The Chief of Staff role typically lasts 18 to 24 months. During her time at M-KOPA, Ngoepe hopes to garner enough knowledge about various parts of the business and afterwards choose what areas she is most interested in.

When I ask Ngoepe what she’s currently leaning towards, she tells me that she is not necessarily looking at a particular department but a concept she had always been fascinated by – international expansion.

“Almost every deal I’ve seen from series A and above is predicated on some success in international expansion.”

M-KOPA is currently operational in Kenya, Uganda, and Nigeria and its product proposition is the same at a high-level – help customers get access to everyday essentials that they can’t afford at once. These essentials include solar home systems, TVs, fridges, and most recently, smartphones.

Expanding across Africa comes with its peculiarities.

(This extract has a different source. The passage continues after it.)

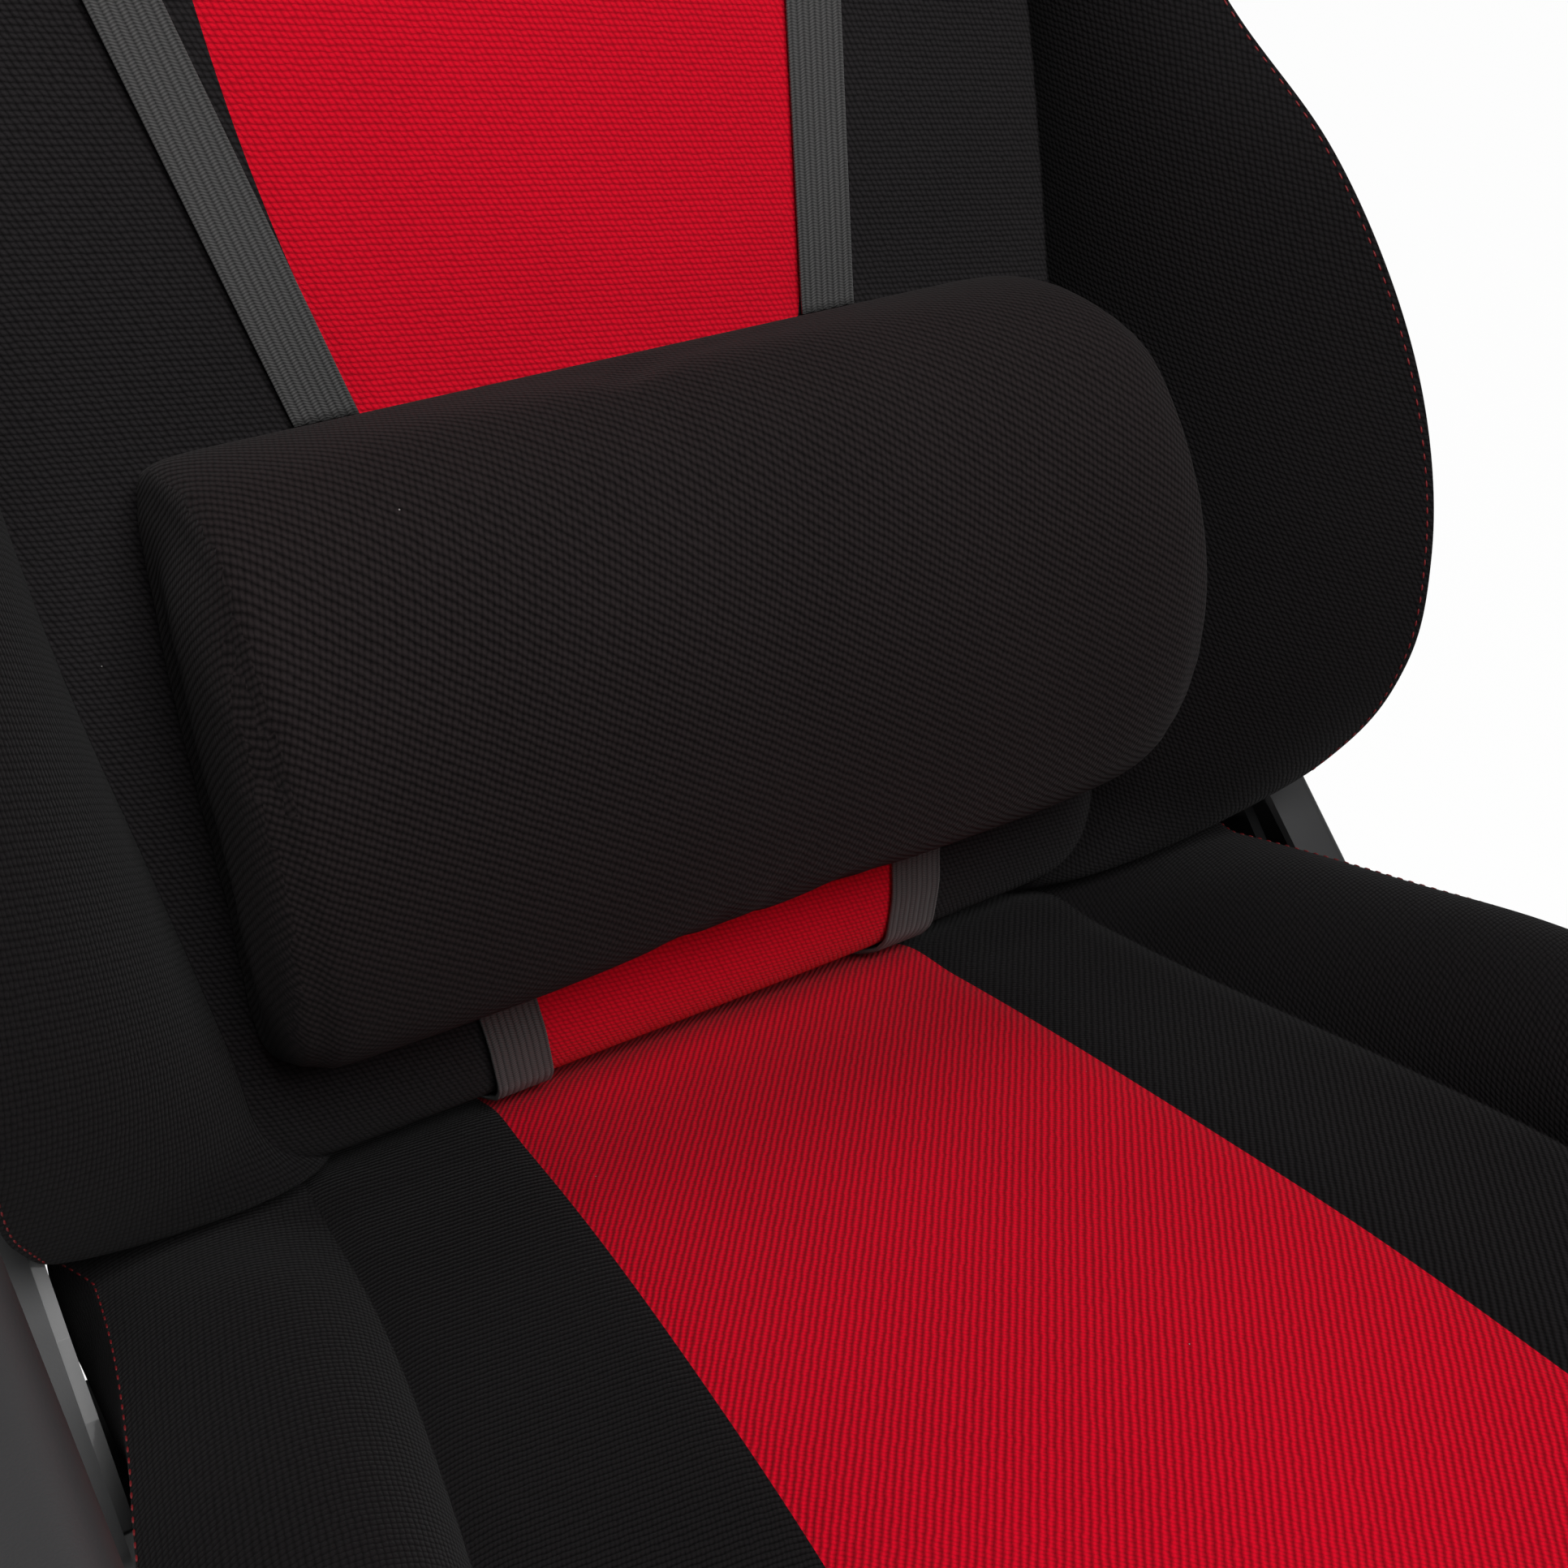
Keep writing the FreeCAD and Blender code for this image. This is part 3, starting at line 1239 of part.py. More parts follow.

Ngoepe acknowledges this when she talks about how different it is to sell asset-financing across markets in Africa.

“For example, in Kenya, there are free-to-air TV channels so selling asset financing for TVs is different from when you sell TVs in Uganda where you may have to include a TV package or a decoder.”

More appliances mean more power required from the solar home system and just like that, the same product proposition has to take a new form in a new market. But this particular challenge is what excites Tsakane.

“However, a Samsung phone is a Samsung phone whether you’re in Ghana or Gambia,” she says.

Right now, M-KOPA is focusing on smartphone financing. A move that helps them maintain the same model across markets.

With Tsakane Ngoepe kicking ass and taking names, there may be a lot in store for the company as they expand across Africa and I am here for it.